Short exercise> Work through the listing below and count the lines that hold "data". Answer with the number alone.

Records start

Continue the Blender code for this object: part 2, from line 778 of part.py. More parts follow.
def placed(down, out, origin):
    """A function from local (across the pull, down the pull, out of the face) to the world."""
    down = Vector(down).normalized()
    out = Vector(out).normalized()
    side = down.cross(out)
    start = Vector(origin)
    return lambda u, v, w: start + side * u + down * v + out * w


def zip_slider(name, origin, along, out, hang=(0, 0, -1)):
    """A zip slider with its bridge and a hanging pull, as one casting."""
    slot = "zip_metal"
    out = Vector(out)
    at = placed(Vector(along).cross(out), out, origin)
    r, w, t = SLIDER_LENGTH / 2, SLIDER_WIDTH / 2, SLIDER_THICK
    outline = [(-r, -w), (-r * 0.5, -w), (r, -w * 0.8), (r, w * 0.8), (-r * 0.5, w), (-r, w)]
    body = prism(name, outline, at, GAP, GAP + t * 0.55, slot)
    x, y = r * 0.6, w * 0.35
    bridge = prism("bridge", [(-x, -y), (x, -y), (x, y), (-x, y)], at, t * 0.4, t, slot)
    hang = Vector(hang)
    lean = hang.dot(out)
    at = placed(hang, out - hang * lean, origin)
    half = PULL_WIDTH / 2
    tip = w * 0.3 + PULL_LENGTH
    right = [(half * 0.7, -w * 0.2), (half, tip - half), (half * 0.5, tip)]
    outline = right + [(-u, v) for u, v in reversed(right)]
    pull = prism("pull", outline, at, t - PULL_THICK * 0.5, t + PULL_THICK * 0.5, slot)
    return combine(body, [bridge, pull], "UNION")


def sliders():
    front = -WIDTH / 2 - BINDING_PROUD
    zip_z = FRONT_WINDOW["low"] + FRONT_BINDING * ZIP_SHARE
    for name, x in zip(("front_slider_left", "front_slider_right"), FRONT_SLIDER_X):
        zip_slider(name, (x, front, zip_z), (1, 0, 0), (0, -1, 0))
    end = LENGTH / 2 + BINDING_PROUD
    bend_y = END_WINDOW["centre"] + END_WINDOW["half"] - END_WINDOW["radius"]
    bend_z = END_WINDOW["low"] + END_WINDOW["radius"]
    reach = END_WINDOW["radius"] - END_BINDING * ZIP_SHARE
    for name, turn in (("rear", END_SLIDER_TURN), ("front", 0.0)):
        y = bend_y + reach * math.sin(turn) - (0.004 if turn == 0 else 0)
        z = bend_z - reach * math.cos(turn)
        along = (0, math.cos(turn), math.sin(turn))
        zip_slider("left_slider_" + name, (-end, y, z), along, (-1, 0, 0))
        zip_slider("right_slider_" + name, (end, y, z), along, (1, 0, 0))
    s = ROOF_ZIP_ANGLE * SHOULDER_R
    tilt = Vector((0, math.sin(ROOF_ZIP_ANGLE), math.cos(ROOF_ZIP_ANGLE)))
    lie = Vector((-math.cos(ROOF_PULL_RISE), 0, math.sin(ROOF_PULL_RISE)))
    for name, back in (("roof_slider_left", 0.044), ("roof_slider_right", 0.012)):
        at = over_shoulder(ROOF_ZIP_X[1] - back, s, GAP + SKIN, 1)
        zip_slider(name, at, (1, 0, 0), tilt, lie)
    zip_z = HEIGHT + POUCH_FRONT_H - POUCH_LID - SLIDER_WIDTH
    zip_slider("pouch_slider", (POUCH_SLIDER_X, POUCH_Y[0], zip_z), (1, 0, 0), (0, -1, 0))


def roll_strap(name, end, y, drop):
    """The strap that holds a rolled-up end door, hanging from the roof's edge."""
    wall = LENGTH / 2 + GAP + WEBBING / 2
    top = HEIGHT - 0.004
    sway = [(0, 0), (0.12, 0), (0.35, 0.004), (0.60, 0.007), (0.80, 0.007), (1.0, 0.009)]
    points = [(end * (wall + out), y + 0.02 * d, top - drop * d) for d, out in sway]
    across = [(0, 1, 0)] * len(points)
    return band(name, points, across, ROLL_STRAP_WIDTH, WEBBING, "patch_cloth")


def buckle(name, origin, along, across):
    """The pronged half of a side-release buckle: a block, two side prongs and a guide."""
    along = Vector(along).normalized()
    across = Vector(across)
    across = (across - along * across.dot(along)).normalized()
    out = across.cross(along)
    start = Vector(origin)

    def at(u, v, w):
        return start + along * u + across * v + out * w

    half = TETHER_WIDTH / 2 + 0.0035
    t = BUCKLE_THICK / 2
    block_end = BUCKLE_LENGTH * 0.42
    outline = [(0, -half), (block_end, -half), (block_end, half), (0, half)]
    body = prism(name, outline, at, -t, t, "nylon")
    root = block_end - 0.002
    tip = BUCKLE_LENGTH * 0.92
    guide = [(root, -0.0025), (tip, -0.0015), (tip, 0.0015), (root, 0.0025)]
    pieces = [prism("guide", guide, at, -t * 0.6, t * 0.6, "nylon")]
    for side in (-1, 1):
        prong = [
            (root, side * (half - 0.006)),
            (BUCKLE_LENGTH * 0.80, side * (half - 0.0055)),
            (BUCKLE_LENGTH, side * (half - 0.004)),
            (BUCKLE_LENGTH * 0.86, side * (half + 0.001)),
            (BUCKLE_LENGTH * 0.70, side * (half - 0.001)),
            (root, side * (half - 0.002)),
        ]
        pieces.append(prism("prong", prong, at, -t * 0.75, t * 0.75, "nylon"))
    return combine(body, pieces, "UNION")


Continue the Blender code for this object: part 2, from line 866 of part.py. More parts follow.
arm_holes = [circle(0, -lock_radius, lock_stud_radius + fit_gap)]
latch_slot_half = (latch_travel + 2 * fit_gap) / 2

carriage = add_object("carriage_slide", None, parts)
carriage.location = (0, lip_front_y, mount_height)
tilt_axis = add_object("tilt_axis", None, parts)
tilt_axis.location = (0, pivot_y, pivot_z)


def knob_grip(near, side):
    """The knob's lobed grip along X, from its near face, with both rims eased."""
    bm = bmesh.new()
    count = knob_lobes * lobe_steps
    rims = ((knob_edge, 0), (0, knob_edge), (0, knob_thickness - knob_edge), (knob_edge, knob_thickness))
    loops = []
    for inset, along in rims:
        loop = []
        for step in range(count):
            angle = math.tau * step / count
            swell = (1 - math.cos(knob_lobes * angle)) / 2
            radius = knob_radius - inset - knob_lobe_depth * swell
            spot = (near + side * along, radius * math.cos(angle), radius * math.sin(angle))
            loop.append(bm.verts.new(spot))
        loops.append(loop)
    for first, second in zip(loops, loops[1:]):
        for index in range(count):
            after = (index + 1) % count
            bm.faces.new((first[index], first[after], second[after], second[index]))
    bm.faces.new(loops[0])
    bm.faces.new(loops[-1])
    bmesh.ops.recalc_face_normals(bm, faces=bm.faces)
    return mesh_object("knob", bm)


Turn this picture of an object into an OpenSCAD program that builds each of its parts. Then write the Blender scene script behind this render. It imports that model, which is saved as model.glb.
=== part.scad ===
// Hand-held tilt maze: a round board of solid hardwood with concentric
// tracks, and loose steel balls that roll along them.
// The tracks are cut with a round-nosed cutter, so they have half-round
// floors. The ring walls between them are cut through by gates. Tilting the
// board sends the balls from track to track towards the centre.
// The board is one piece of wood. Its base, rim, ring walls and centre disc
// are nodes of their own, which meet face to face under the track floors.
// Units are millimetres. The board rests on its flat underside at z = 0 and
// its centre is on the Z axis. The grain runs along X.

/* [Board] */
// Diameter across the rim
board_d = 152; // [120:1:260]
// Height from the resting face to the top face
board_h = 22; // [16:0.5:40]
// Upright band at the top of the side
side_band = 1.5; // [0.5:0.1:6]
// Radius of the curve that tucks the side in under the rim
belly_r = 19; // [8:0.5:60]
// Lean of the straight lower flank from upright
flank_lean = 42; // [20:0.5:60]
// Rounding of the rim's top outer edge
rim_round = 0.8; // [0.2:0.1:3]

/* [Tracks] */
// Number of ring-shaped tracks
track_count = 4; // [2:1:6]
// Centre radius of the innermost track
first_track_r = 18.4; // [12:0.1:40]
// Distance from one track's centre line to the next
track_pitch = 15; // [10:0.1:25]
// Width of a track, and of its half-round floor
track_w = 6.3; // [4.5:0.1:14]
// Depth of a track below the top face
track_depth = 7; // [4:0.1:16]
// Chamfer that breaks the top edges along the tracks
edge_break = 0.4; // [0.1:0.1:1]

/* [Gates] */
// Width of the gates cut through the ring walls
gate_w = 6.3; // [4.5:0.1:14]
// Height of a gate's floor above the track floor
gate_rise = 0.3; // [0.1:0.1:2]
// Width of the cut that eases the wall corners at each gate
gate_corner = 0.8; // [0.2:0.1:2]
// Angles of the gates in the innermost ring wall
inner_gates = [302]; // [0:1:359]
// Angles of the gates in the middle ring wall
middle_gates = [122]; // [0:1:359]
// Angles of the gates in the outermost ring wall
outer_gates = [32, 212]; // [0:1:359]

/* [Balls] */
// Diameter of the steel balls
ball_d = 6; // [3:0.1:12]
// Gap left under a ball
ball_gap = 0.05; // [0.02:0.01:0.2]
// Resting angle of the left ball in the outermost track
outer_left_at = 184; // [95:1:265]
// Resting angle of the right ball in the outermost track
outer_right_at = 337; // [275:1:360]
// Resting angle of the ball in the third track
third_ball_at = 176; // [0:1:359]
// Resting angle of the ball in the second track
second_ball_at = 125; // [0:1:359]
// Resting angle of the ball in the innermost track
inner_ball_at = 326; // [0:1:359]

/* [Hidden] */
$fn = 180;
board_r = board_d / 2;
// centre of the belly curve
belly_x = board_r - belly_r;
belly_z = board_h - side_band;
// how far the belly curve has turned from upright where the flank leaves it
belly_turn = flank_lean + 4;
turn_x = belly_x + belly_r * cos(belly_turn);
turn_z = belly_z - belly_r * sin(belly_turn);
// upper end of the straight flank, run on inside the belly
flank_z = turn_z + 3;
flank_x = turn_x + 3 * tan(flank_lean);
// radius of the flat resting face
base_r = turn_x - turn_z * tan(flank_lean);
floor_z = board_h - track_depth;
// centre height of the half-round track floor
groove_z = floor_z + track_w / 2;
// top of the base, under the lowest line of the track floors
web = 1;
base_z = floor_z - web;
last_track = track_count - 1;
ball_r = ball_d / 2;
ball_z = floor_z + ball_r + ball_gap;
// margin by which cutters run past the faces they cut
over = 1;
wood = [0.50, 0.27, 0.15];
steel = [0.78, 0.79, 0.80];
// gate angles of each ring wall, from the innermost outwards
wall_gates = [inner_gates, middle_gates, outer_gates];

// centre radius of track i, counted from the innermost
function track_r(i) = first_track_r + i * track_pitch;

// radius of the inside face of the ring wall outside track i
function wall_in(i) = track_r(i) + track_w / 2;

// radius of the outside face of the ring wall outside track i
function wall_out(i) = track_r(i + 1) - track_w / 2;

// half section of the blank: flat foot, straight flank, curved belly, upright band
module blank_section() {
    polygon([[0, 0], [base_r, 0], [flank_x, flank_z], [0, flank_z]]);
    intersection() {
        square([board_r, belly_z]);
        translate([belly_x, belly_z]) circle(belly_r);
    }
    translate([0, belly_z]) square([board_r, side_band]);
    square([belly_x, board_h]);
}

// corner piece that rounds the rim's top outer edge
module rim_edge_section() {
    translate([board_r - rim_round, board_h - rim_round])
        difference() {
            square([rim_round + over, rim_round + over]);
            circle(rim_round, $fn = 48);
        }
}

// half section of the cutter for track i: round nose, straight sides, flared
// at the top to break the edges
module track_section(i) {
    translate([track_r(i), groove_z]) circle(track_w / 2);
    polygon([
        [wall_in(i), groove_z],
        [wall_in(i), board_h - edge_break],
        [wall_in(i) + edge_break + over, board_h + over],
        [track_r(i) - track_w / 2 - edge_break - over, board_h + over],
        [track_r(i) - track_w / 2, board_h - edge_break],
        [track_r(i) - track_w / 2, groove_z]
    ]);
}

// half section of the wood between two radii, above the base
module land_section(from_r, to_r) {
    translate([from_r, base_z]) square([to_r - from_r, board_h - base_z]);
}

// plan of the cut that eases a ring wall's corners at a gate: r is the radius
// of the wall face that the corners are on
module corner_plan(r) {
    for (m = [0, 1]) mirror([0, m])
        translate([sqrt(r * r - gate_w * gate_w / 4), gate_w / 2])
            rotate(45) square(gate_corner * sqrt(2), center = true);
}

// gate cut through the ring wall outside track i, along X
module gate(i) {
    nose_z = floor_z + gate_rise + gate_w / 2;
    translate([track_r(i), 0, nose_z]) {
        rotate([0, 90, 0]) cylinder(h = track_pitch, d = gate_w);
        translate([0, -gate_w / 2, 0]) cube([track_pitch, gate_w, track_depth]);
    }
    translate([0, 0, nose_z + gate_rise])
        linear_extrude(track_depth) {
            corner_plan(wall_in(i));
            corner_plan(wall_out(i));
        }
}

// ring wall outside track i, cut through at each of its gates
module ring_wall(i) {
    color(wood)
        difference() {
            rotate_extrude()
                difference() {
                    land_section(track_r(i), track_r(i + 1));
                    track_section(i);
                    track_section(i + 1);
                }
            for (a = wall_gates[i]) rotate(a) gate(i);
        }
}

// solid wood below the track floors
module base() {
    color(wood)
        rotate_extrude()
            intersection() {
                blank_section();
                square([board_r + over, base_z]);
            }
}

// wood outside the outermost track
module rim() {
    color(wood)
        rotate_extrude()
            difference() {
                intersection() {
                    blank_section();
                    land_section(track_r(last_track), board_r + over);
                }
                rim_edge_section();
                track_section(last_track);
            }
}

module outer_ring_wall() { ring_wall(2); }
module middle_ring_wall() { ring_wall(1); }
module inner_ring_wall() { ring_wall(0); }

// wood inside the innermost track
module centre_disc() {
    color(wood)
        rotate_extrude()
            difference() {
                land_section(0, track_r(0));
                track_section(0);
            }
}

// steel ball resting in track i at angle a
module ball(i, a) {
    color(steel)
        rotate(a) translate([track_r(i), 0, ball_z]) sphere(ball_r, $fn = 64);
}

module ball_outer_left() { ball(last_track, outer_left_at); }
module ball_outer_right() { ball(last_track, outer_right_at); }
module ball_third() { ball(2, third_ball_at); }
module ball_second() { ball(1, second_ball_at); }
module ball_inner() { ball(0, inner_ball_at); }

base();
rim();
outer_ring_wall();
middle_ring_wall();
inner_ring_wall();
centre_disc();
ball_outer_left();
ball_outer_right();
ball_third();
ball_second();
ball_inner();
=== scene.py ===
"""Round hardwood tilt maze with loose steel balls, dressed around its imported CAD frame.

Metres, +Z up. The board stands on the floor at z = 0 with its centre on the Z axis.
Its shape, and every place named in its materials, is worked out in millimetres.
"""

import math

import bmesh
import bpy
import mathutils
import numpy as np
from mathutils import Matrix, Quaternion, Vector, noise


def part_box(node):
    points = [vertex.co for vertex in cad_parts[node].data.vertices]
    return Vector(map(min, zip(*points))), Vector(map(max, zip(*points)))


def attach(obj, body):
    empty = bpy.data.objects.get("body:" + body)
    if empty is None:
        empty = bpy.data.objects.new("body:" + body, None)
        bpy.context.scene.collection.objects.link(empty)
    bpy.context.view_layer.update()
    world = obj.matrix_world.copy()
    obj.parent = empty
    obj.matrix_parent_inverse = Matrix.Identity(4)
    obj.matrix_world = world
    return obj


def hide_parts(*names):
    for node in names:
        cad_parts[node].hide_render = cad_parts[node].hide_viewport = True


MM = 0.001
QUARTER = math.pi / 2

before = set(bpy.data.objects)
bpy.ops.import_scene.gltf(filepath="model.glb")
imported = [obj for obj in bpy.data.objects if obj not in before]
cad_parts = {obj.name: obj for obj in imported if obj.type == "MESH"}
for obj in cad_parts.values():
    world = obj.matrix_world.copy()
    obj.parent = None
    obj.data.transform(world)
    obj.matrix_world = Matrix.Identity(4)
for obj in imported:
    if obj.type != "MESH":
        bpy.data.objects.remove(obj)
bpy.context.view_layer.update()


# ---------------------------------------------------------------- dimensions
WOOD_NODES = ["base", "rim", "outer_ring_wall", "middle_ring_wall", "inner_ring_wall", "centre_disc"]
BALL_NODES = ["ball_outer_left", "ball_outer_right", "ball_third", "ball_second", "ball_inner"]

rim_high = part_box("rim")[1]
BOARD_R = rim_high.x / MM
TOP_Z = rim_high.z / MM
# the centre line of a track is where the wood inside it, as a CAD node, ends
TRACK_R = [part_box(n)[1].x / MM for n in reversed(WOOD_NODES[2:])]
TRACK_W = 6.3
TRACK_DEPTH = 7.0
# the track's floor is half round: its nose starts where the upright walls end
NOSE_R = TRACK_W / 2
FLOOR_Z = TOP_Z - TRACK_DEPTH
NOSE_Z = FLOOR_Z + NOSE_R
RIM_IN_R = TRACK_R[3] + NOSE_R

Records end

Written response> 7